4 – Characters extraordinarily developed.

Andrew Smith’s characters are simply beautiful, even the horrid ones.  Characterization and character development are clearly strengths for this writer.  Stick and Bosten are impressively wrought:  their weaknesses are at times frustrating, as they should be, and their strengths shine through.   The way they develop simultaneously independent of one another, as well as together as a pair, adds a great level of complexity and interest to the story as a whole.  The minor characters, such as the boys’ friends, Emily, the Twins, Aunt Dahlia, Mr. and Mrs.
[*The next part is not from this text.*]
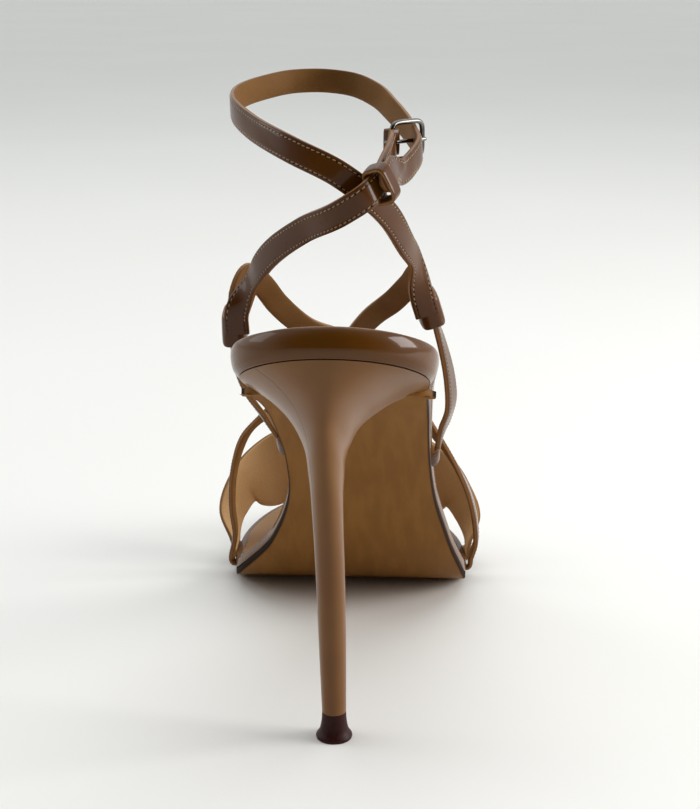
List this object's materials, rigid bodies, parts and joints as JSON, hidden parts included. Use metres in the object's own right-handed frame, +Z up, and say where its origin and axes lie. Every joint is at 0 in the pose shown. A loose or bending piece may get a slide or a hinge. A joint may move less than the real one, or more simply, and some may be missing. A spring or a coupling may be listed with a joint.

McClellan, Paul and even the tertiary characters like Willie and the Truck Driver all have unique personalities and interact with the boys in genuine ways, so as to advance the plot fluidly and with purpose.  Little if anything seems out-of-place, all of the characters seem necessary and unquestionably purposeful to the story.

4 – Extraordinary Prose/Style, enhancing the Story.

The second great strength for this book (and writer) is the prose –it is fluid, interesting, and meaningful.  There is much creative liberty taken with the book’s form and structure, which can sometimes be irritating (and which, admittedly, caused doubts in this reader at first); however, the structure breaks and style choices ultimately served the larger purpose of reflecting the mood of the story and its main character.  It was nearly impossible to put this book down, largely because the story was so interesting and the characters were endearing, but also because the prose progressed the story and its characters masterfully, from day-to-day, scene-to-scene.  The dialogue was well-written, the description was simple but effective, appropriate for the genre.

Additional Elements: Setting, Symbols/Motifs, Resolution, etc.
3 – Additional elements are present and cohesive to the Story.

Two weaker spots in the story, for me, include the deeper, darker revelation about the nature of Bosten’s relationship with his and Stick’s father, and the book’s final resolution.  The former turns out to fit into a stereotypical “explanation” cliché, played out often in stories of this kind; however, in Stick, it is, at least, more subtle and not an all-encompassing “why” to Bosten’s state of being.  The latter issue, the resolution, is not a disappointment in terms of vision, but more so in execution.  The descent to which Bosten falls, after leaving home, seems quite far in such a short time, and for one with such strength of character.  Also, his return to “home,” given where he ended up, seemed almost easy or simple.  Either of these parts of the resolution could work, I think, given more time – the ending just felt a bit rushed, though it did not dissuade from the overall quality of the book, nor was it a disappointment in general; in fact, where the boys ultimately end up was a great and welcome relief, appropriate to their natures and journeys.  The larger themes of family, independence, fear, self-empowerment, and growth are all well-executed and come about in realistic fashion.

Suggested Reading for:
Age Level: High School +

Interest: Dysfunctional Families, Brothers, Friendship, Coming-of-Age, Gay Youth, Drug Culture

Notable Quotes:

“’It’s better, I think, to have a “best friend” than a girlfriend,’ Dahlia said.  ‘Girlfriends are your friends because they’re girls.  But best friends are people you can share everything with and not be afraid they’ll leave you with less.’”



*Note – This review pertains to an Advanced Reader’s Copy, graciously sent to me by Andrew’s publisher at Feiwel and Friends, and imprint of Macmillan, at Andrew’s request. The book will be available to all on October11th, 2011.